Despite the opposition in some quarters, Glunt said she and her organization leadership decided to go ahead with the rescue. "We were not only taking these dogs and saving their lives, but really allowing the opportunity for other rescues to see the positive impact that can be made and these dogs were being rescued from farms where they were facing extreme neglect and extreme abuse and basically were never socialized in their whole lives. At the same time, Glunt said this was also a rescue of sorts for the people involved in the dog meat farms.
"They're not only helping the dogs, they're helping the people," she insisted. "South Korea has turned away from this dog meat, especially after younger people have seen the cruelty involved in these farms. And so the farmers are looking for a new way of earning a living over there (in) so closing down these farms and rescuing these dogs, the farmers are also given a new form, generally in growing crops and the organization's that over there is also assisting them to get that going."

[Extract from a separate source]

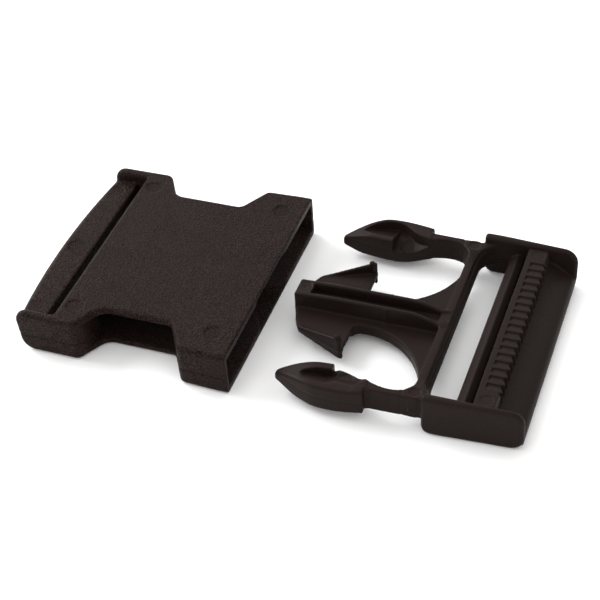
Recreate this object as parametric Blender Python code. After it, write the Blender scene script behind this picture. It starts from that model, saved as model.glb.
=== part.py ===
"""Side-release buckle for 50 mm webbing, lying unfastened: socket half at -X, plug half at +X.

Blender 4.5 script, metres, +Z up. Both halves stand on Z = 0 and share the line Y = 0, and X is the
direction in which the plug is pushed home. Lengths below are in millimetres and scaled by MM.
Stations along X are measured from the socket's mouth, and shifted by MOUTH_X when a mesh is made.
"""
import math

import bmesh
import bpy

MM = 0.001

# Whole object
MOUTH_X = -5.85            # socket mouth, measured from the middle of the whole object
GAP = 0.3                  # hairline seam between members of one moulding
MID_Z = 5.5                # mid-plane of the fastened buckle
WEBBING_SLOT_Y = 52.0      # length of every webbing slot, for 50 mm webbing

# Socket half
SOCKET_HEIGHT = 11.0
SOCKET_HALF_WIDTH = 29.0   # at the mouth
CHEEK_HALF_WIDTH = 28.2    # at the rear cheeks
CHEEK_REAR_X = -51.6
PLATE = 2.3                # wall thickness of the top and bottom plates
CAVITY_HALF_WIDTH = 26.8
CAVITY_REAR_X = -39.2
SLOT_FRONT_X = -42.1       # front wall of the socket's webbing slot
SLOT_WIDTH = 4.3
BAR_END_X = -51.4          # rear edge of the webbing bar at its two ends
BAR_BOW = 2.1              # how far the bar's rear edge bows out at the middle
BAR_Z = (1.0, 8.1)
WINDOW_FLOOR_Y = 21.3      # edge of the plates inside the finger windows
WINDOW_X = (-36.1, -32.2, -15.7, -11.2)   # rear slope start, end, front slope start, end
CHANNEL_HALF_WIDTH = 3.2   # guide channel for the tongue's rails
CHANNEL_MOUTH_HALF = 12.4  # the same channel where it flares at the mouth
CHANNEL_DEPTH = 1.0
EDGE_ROUND = 0.9           # rounding of the socket's long outer edges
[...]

So in late July, 4 large crates arrived in Tallahassee bearing the dogs.
"We took two adults, 'Emily' and 'Lexi' who is about 2 (years old) and we took two puppies who were about 5 months old." It was a photo of one of the older dogs in her meat farm cage, Glunt said, that focused so much public attention on the animals' plight.
"Emily serves as a poster child. She has gone from (our) picking her up at the airport in a crate on which was posted notes from the rescue workers that took her out of this farm. Things like, 'We love you from South Korea!' Seeing that and seeing their terrified eyes."
After receiving much needed medical attention, Glunt said all 4 dogs were placed in foster homes. "It takes a really special kind of foster parent to be able to work with these dogs," she said.
"No house training, terrified in every situation, so tiny baby steps. And (with) the puppies we did seem improvements a little quicker and they were able to get adopted, both of them into separate homes, which is wonderful!"
As to the status of the two older and more deeply traumatized dogs, "Emily and Lexi are still awaiting their forever homes," Glunt said, "But they have been doing phenomenal in their foster homes. Their fosters who see them and interact with them every day rave about them say they're doing great, they love playing with (other) dogs outside, they're eating really well, they like being petted now. So incredible updates from those and I have absolutely no doubt that both of them will find adoptive homes very soon."
We'll let you know what happens with them.